しかし、自己破産開始手続き前に受け取りが確定している給料や賞与は給与債権に該当し、4分の1程度を差し押さえられるケースがあります。
たとえば月末締め、月末支払いの会社に属している場合、先月末の時点で月末に給与を受け取ることが確定しています。そのため、当月末に受け取る給料は給与債権となり、差し押さえの対象です。
自己破産後も差し押さえは継続される?
自己破産後に取得した財産は新得財産と呼ばれ、価値の高い財産や給与であっても差し押さえられることはありません。

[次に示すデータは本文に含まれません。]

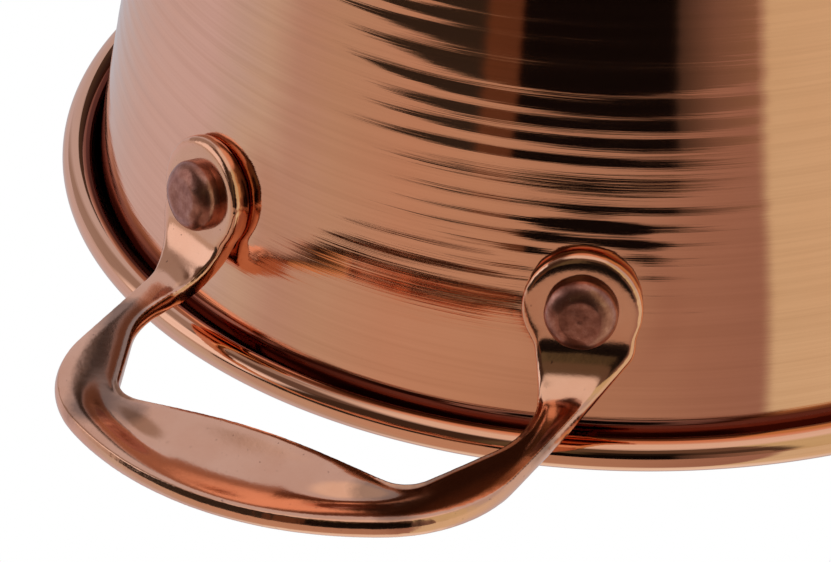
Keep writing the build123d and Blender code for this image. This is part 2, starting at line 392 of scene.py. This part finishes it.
ROOM_TOP = [
    (-180, (0.56, 0.606, 0.728)),
    (-152, (0.56, 0.606, 0.728)),
    (-142, (0.34, 0.32, 0.33)),
    (-114, (0.34, 0.32, 0.33)),
    (-106, (0.13, 0.1, 0.09)),
    (-74, (0.13, 0.1, 0.09)),
    (-66, (0.05, 0.035, 0.027)),
    (-30, (0.05, 0.035, 0.027)),
    (-25, (0.12, 0.1, 0.07)),
    (12, (0.12, 0.09, 0.07)),
    (32, (0.15, 0.11, 0.09)),
    (35, (0.58, 0.61, 0.42)),
    (62, (0.6, 0.63, 0.47)),
    (90, (0.5, 0.524, 0.589)),
    (120, (0.56, 0.606, 0.728)),
    (180, (0.56, 0.606, 0.728)),
]

ROOM_LOW = [
    (-180, (0.58, 0.606, 0.728)),
    (-130, (0.56, 0.583, 0.7)),
    (-111, (0.549, 0.548, 0.602)),
    (-95, (0.5, 0.49, 0.491)),
    (-69, (0.4, 0.315, 0.281)),
    (-51, (0.37, 0.292, 0.252)),
    (-47.5, (0.04, 0.035, 0.028)),
    (-36, (0.04, 0.035, 0.028)),
    (-35, (0.28, 0.221, 0.196)),
    (-26, (0.26, 0.198, 0.168)),
    (-25, (0.004, 0.003, 0.003)),
    (12, (0.004, 0.003, 0.003)),
    (13, (0.101, 0.071, 0.063)),
    (30, (0.24, 0.163, 0.14)),
    (32, (0.26, 0.187, 0.154)),
    (33, (0.566, 0.581, 0.396)),
    (60, (0.626, 0.653, 0.506)),
    (100, (0.6, 0.642, 0.7)),
    (180, (0.58, 0.606, 0.728)),
]

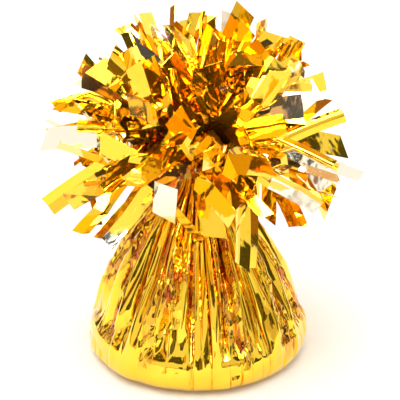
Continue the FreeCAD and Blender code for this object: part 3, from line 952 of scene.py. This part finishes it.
def studio_world():
    """White to the eye and to matt surfaces. Mirrors see a room of panels, dark gaps and lamps."""
    world = bpy.data.worlds.new("studio")
    world.use_nodes = True
    tree = world.node_tree
    tree.nodes.clear()
    way = node(tree, "ShaderNodeTexCoord").outputs["Generated"]
    panels = node(tree, "ShaderNodeTexVoronoi", {"Scale": PANELS, "Randomness": 1.0}, Vector=way)
    value = node(tree, "ShaderNodeSeparateColor", Color=panels.outputs["Color"])
    walls = node(tree, "ShaderNodeValToRGB", Fac=value.outputs["Red"])
    walls.color_ramp.interpolation = "CONSTANT"
    for stop, (position, colour) in zip(walls.color_ramp.elements, ROOM):
        stop.position, stop.color = position, (*colour, 1)
    for position, colour in ROOM[2:]:
        walls.color_ramp.elements.new(position).color = (*colour, 1)
    parts = node(tree, "ShaderNodeSeparateXYZ", Vector=way)
    lit = node(
        tree, "ShaderNodeMath", {"operation": "GREATER_THAN"},
        [value.outputs["Green"], UNLIT_SHARE],
    )
    high = node(
        tree, "ShaderNodeMath", {"operation": "GREATER_THAN"}, [parts.outputs["Z"], OVERHEAD]
    )
    lamps = node(
        tree, "ShaderNodeMath", {"operation": "MULTIPLY"}, [lit.outputs[0], high.outputs[0]]
    )
    glow = node(
        tree, "ShaderNodeBackground", {"Color": (1, 1, 1, 1), "Strength": LAMP_STRENGTH}
    )
    wall_light = node(tree, "ShaderNodeBackground", Color=walls.outputs["Color"])
    room = node(
        tree, "ShaderNodeMixShader", None,
        [lamps.outputs[0], wall_light.outputs[0], glow.outputs[0]],
    )
    plain = node(tree, "ShaderNodeBackground", {"Color": (1, 1, 1, 1), "Strength": 1.0})
    mirrored = node(tree, "ShaderNodeLightPath").outputs["Is Glossy Ray"]
    shown = node(
        tree, "ShaderNodeMixShader", None, [mirrored, plain.outputs[0], room.outputs[0]]
    )
    node(tree, "ShaderNodeOutputWorld", Surface=shown.outputs[0])
    bpy.context.scene.world = world
    print("the room has", len(ROOM), "kinds of panel, and lamps of strength", LAMP_STRENGTH)


studio_world()

# %% [markdown]
# ## Softbox
#
# One large, weak disc of light hangs high in front and to the left. It gives the floor a soft
# shadow, so that the weight stands on something.

# %% Softbox over the floor
SOFTBOX_AT = Vector((-0.3, -0.4, 1.7))
SOFTBOX_ACROSS = 1.6
SOFTBOX_WATTS = 17.0


def turned_to_origin(place):
    """The turn that points a lamp at that place at the origin."""
    return (-place).to_track_quat("-Z", "Y").to_euler()


def softbox():
    """The lamp over the floor."""
    data = bpy.data.lights.new("softbox", "AREA")
    data.shape = "DISK"
    data.size = SOFTBOX_ACROSS
    data.energy = SOFTBOX_WATTS
    lamp = bpy.data.objects.new("softbox", data)
    bpy.context.scene.collection.objects.link(lamp)
    lamp.location = SOFTBOX_AT
    lamp.rotation_euler = turned_to_origin(SOFTBOX_AT)
    print("softbox", round(SOFTBOX_AT.length, 2), "m away")


softbox()

# %% [markdown]
# ## Camera
#
# The camera looks down a little, from far enough away that the burst isn't stretched. The Standard
# view keeps the film's yellow as strong as it is; a filmic view would wash it out.

# %% Camera
bpy.context.scene.view_settings.view_transform = "Standard"
CAMERA_RISE = math.radians(25.0)
CAMERA_DISTANCE = 0.75
LENS = 191.0
AIM = Vector((1.06 * MM, 0.0, 58.0 * MM))


def place_camera():
    """The camera, straight in front of the object and above it."""
    data = bpy.data.cameras.new("camera")
    data.lens = LENS
    data.sensor_width = 36.0
    data.clip_start = 0.01
    camera = bpy.data.objects.new("camera", data)
    bpy.context.scene.collection.objects.link(camera)
    back = Vector((0.0, -math.cos(CAMERA_RISE), math.sin(CAMERA_RISE)))
    camera.location = AIM + back * CAMERA_DISTANCE
    camera.rotation_euler = (-back).to_track_quat("-Z", "Y").to_euler()
    bpy.context.scene.camera = camera
    print("camera at", [round(part, 3) for part in camera.location])


place_camera()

なお自己破産の申し立て前に取得が決定していた財産は、差し押さえの対象になります。
たとえば、自己破産の開始決定前に発生した売掛金を自己破産後に回収した場合、差し押さえの対象になる可能性があります。
取得が決定している財産については、裁判所に申告をしなくてはなりません。もし隠していたことが発覚した場合、自己破産の免責許可がおりない可能性があります。
自己破産の開始手続き後に財産を取得する予定がないか、事前に確認しておきましょう。
退職金は差し押さえられる?
退職金を受け取る予定がある場合、一部または全額を差し押さえられるケースがあります。

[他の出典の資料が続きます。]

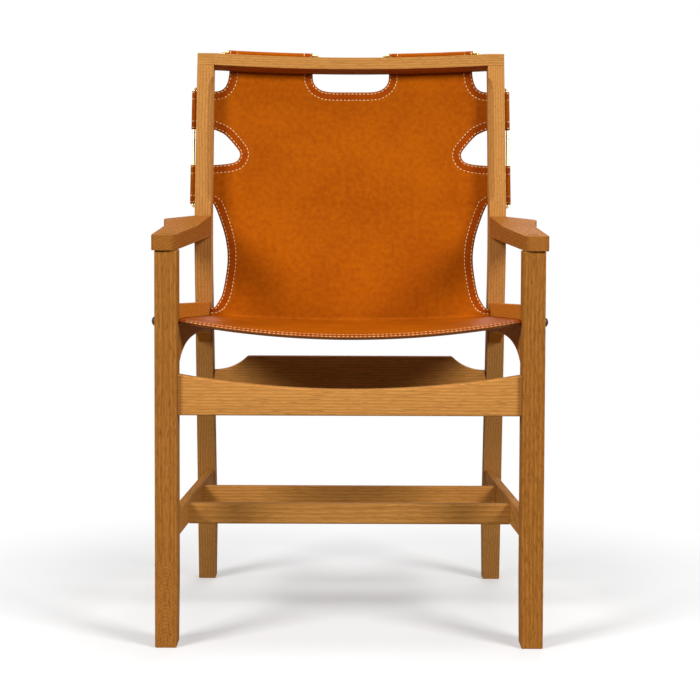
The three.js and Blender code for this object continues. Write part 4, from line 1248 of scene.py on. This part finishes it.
class ARMCHAIR_OT_bolts(bpy.types.Operator):
    """Make the domed bolts in the front legs"""

    bl_idname = "armchair.bolts"
    bl_label = "Bolts"

    def execute(self, context):
        settings = context.scene.armchair_metal
        metal("bronze", tinted(settings.bronze), tinted(settings.bronze, (0.4, 0.4, 0.4)))
        # The shank, the head's rim and then its dome, as distances out and along
        radius, base, rise, steps = 7.0, 1.5, 4.6, 10
        dome = [(0.0, -30.0), (3.0, -30.0), (3.0, 0.3), (7.2, 0.3), (7.4, 0.8), (7.2, base)]
        dome += [(radius * math.cos(turn), base + rise * math.sin(turn)) for turn in (
            math.pi / 2 * step / steps for step in range(1, steps))] + [(0.0, base + rise)]
        for side, sign in SIDES:
            mesh = bmesh.new()
            verts = [mesh.verts.new((out * MM, 0, along * MM)) for out, along in dome]
            edges = [mesh.edges.new(pair) for pair in zip(verts, verts[1:])]
            bmesh.ops.spin(mesh, geom=verts + edges, cent=(0, 0, 0), axis=(0, 0, 1), dvec=(0, 0, 0),
                           angle=2 * math.pi, steps=settings.sides, use_merge=True, use_duplicate=False)
            bmesh.ops.remove_doubles(mesh, verts=mesh.verts, dist=1e-6)
            bmesh.ops.recalc_face_normals(mesh, faces=mesh.faces)
            place = placed((sign * FRONT_OUTER, BOLT_SETBACK, BOLT_HEIGHT))
            turn = Matrix.Rotation(sign * math.pi / 2, 4, "Y")
            bmesh.ops.transform(mesh, verts=mesh.verts, matrix=Matrix.Translation(place) @ turn)
            finished(f"rail_bolt_{side}_bronze", mesh, ["bronze"], METAL_SMOOTH,
                     [f"rail_bolt_{side}"])
        return {"FINISHED"}


class ARMCHAIR_PT_panel(bpy.types.Panel):
    """The sidebar's list of the chair's pieces and sizes"""

    bl_idname = "ARMCHAIR_PT_panel"
    bl_label = "Armchair"
    bl_space_type = "VIEW_3D"
    bl_region_type = "UI"
    bl_category = "Armchair"

    def draw(self, context):
        for group in SETTINGS:
            settings = getattr(context.scene, group)
            box = self.layout.box()
            for name in settings.__annotations__:
                box.prop(settings, name)
        for operator in OPERATORS:
            self.layout.operator(operator.bl_idname)


SETTINGS = {
    "armchair_oak": OakSettings, "armchair_hide": HideSettings,
    "armchair_metal": MetalSettings, "armchair_stage": StageSettings,
}
OPERATORS = (ARMCHAIR_OT_stage, ARMCHAIR_OT_oak, ARMCHAIR_OT_rods, ARMCHAIR_OT_hide,
             ARMCHAIR_OT_stitching, ARMCHAIR_OT_bolts)


def register():
    for name, settings in SETTINGS.items():
        bpy.utils.register_class(settings)
        setattr(bpy.types.Scene, name, PointerProperty(type=settings))
    for operator in OPERATORS:
        bpy.utils.register_class(operator)
    bpy.utils.register_class(ARMCHAIR_PT_panel)


def unregister():
    bpy.utils.unregister_class(ARMCHAIR_PT_panel)
    for operator in reversed(OPERATORS):
        bpy.utils.unregister_class(operator)
    for name, settings in SETTINGS.items():
        delattr(bpy.types.Scene, name)
        bpy.utils.unregister_class(settings)


def main():
    register()
    bpy.ops.armchair.stage()
    bpy.ops.armchair.oak()
    bpy.ops.armchair.rods()
    bpy.ops.armchair.hide()
    bpy.ops.armchair.stitching()
    bpy.ops.armchair.bolts()


if __name__ == "__main__":
    main()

退職金は財産の1つとして扱われるため、会社を退職する予定がなかったとしても差し押さえを受けます。
なお、差し押さえの金額は状況によって左右されるため、弁護士に確認を取りましょう。
まとめ

自己破産の差し押さえについて、対象となる財産や生活への影響について解説しました。
自己破産をすると持ち家や車などの財産が差し押さえられるため、少なからず生活に影響が出ます。
しかし、日本の法律では差し押さえの対象外としている財産も多く、最低限度の生活が送れるように組まれています。
法律の目的も経済的な構築を図ることを理念としているため、借金の返済に苦しみ続けている方は自己破産も選択肢に入れることでリスタートのきっかけになるでしょう。
自己破産で差し押さえられるものをあらかじめ正しく理解し、整理したうえで検討してみてください。
※本記事の情報は2023年2月時点のものです。